Here are some basic, but important, rules of thumb anyone living in a hilly region should be aware of:
- You should not overload the top region of a slope, nor should you undercut or unload the foot of a slope.
- You should not try to alter a natural slope to suit your house, to make things look nice. Instead, try altering your house to assume the natural slope of the hill.
- Try not to interfere with natural drainage paths.
- You should not adhere to land use patterns that destroy natural vegetation cover or lead to surface erosion.It is a must to get landslide clearance from the NBRO for any new construction in the 10 landslide prone districts. It has been mandated for our own safety.
- Be aware of the subtle changes in the environment around you during excessive rainy periods. This can be any unusual sign, like crack formations, ground upheavals or subsidences, muddy springs appearing out of nowhere, or natural water streams turning muddy or silty.
- Never let your guard down, and be ready to evacuate and go to safe locations whenever authorities (Disaster Management Centre and NBRO) instruct you to do so.

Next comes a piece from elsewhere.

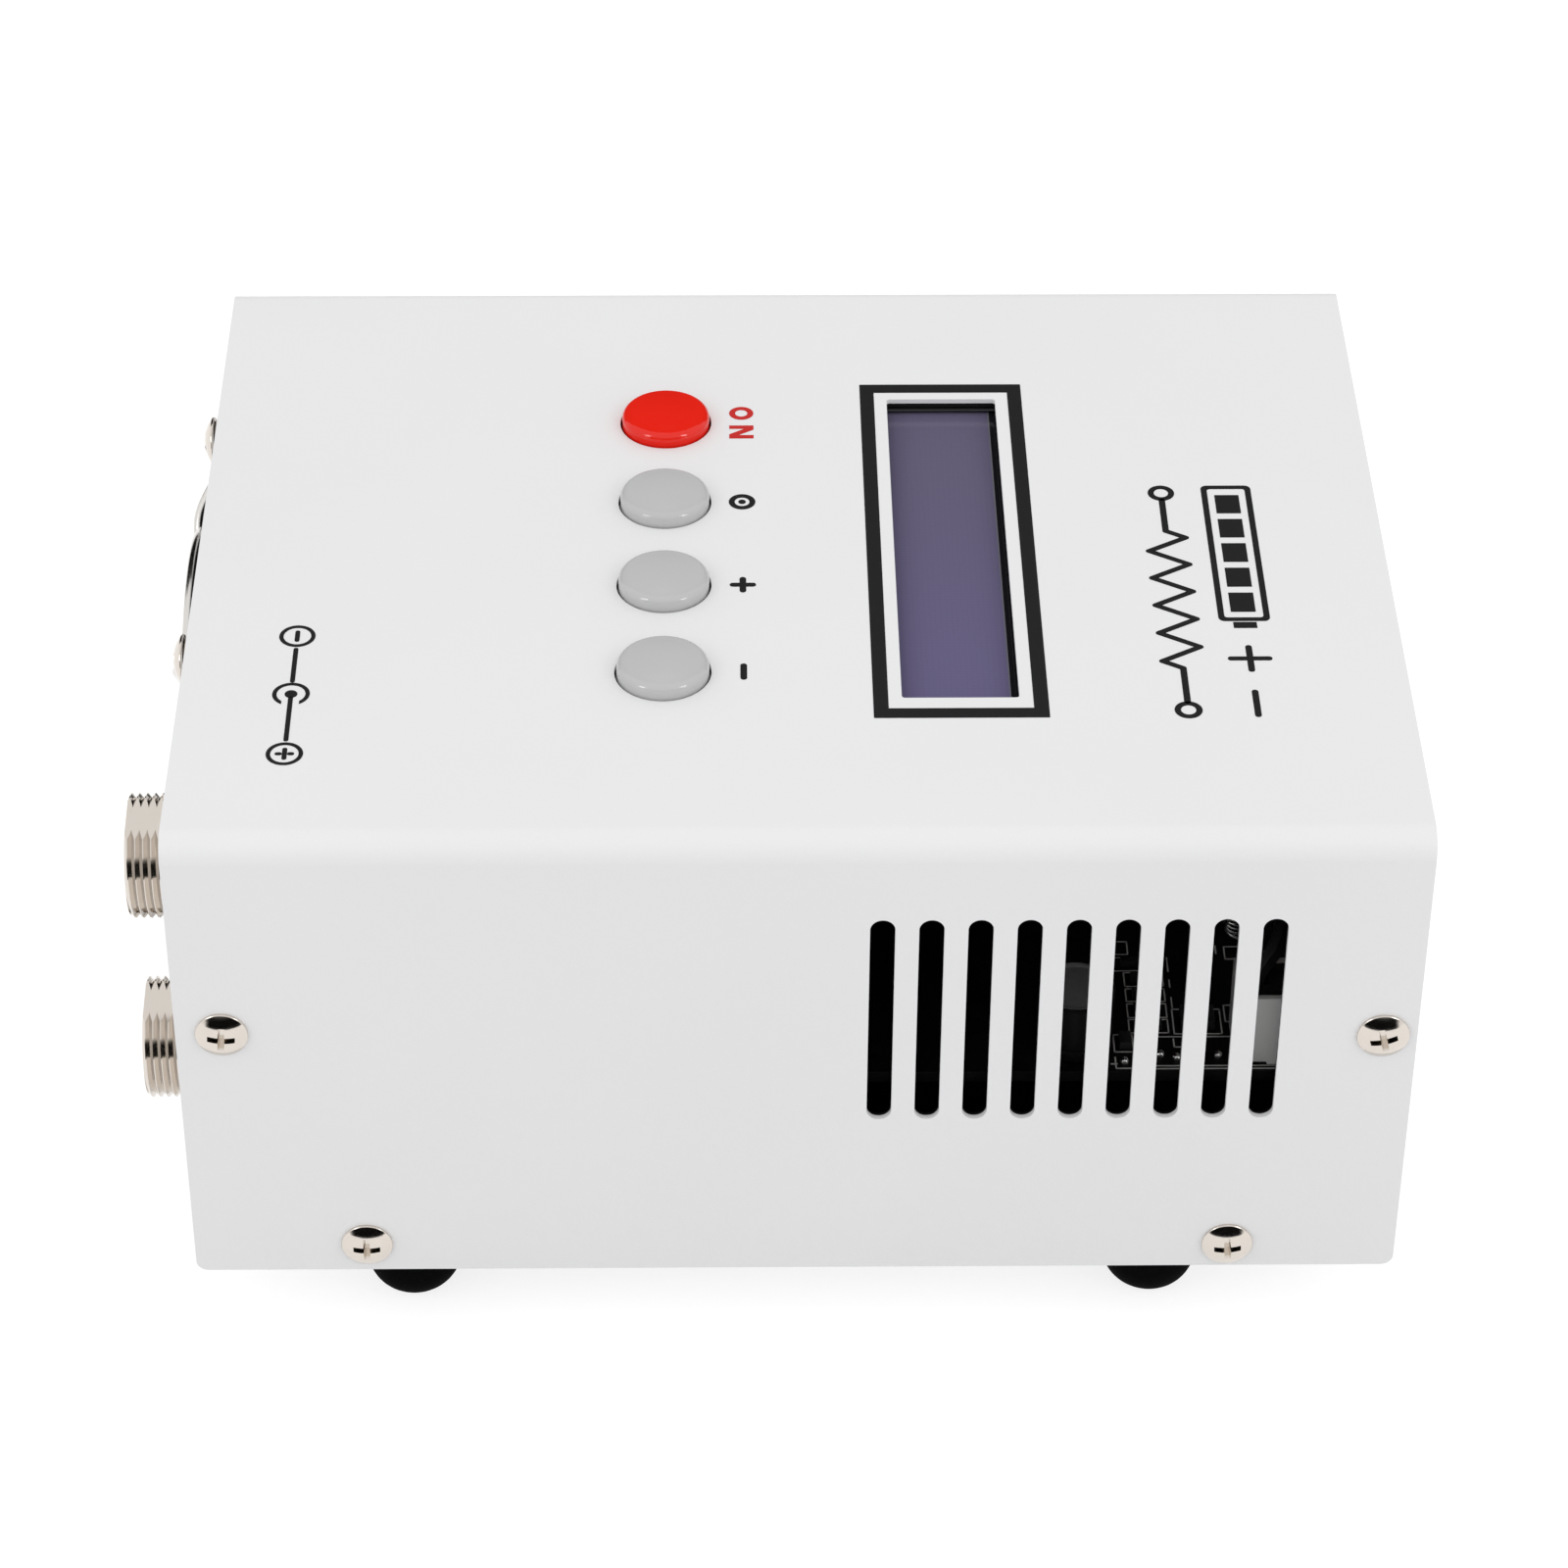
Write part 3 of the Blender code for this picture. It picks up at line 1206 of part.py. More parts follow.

Obviously, there is a physical limit to what we can do against the mighty force of nature. It is almost frightening what little our sophisticated instruments and modern technology could do when nature decides to strike back like this. Since what is left at the Siripura‒Elangupitiya hill at Aranayake now is still unsafe and will continue to be so for some time, visiting the area to understand the gravity of what happened will not be possible. But, anybody who has visited the Meeriyabedda area would agree how tiny, insignificant, and helpless you feel when you stand beside a tragedy like this, beneath the formidable looking mountains, beyond the lush greenery that became a silent graveyard to many.